Dixon, Laura Kellie 09 November 2009 (has links)
A dual wavelength method was developed for the field detection of optical brighteners (OBs), fluorescent laundry additives used as indicators of anthropogenic wastes. The method was quantitative for OBs under variable levels of fluorescent colored dissolved organic matter (CDOM). Based on excitation at 300-400 nm and 440 and 550 nm emission, the method assumed a constant ratio of fluorescence due to CDOM alone, even if absolute amplitude varied. Concentrations of OBs were computed as the difference between the observed 440 nm emission and the expected CDOM fluorescence at 440 nm, as extrapolated from the 550 nm fluorescence and established CDOM fluorescence ratio.

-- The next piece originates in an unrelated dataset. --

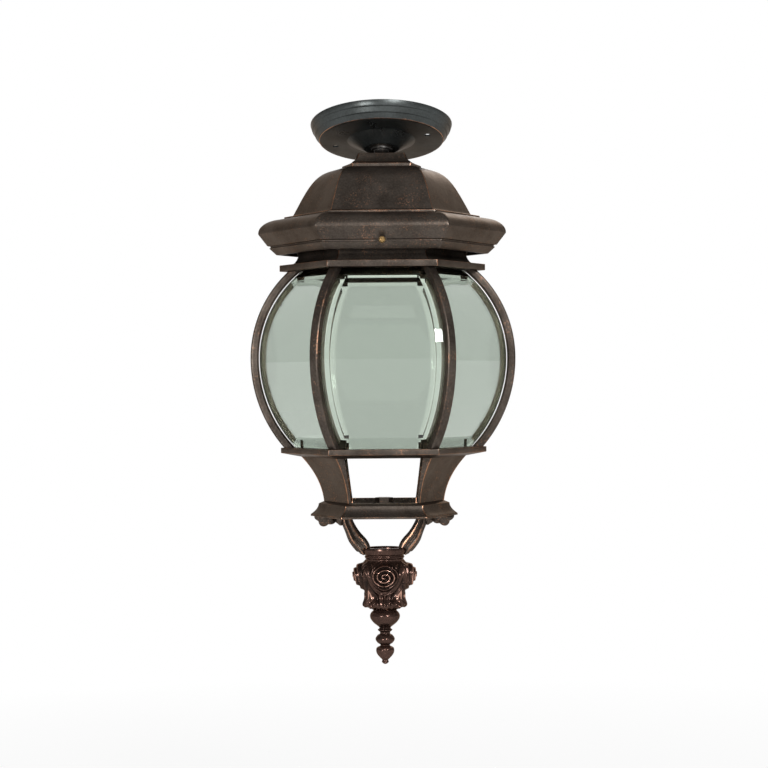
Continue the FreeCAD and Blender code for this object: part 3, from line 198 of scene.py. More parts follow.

Real-time inner filter corrections were based on absorption modeled from 550 nm fluorescence and from exponential relationships at alternate wavelengths. The effects of temperature and dissolved oxygen on CDOM fluorescence and computed OB were quantified but were minimal because effects were comparable between the two fluorescence regions. Assumptions on the locally conservative behavior of CDOM were supported in field surveys of sewered and non-sewered areas. Varying water masses were detected, but OB quantities were detected that did not co-vary with fluorescence alone. Eleven geographic regions of peninsular Florida and sources of OBs were sampled to evaluate the method under a broader range of CDOM and to conduct an extensive detergent spike analysis. Fluorescence data were collected as EEMs and subjected to PARAFAC modeling, isolating eight spectral factors that could sufficiently describe all samples. There were no visible regions of the spectra that were unique to detergents or OBs, but a previously unreported peak in the UV (<230 / 284 ex / em) was tentatively identified as a detergent surfactant and should be pursued as a potential complementary indicator of anthropogenic wastes. Limits on EEM fluorescence measurements were identified: maximum linear range, maximum turbidity, and sensitivity to assumptions. A sub-sampling technique of EEM data approximated the filter fluorometer readings, was used to optimize the dual wavelength method, validated the method with spike recoveries, and presented alternative approaches.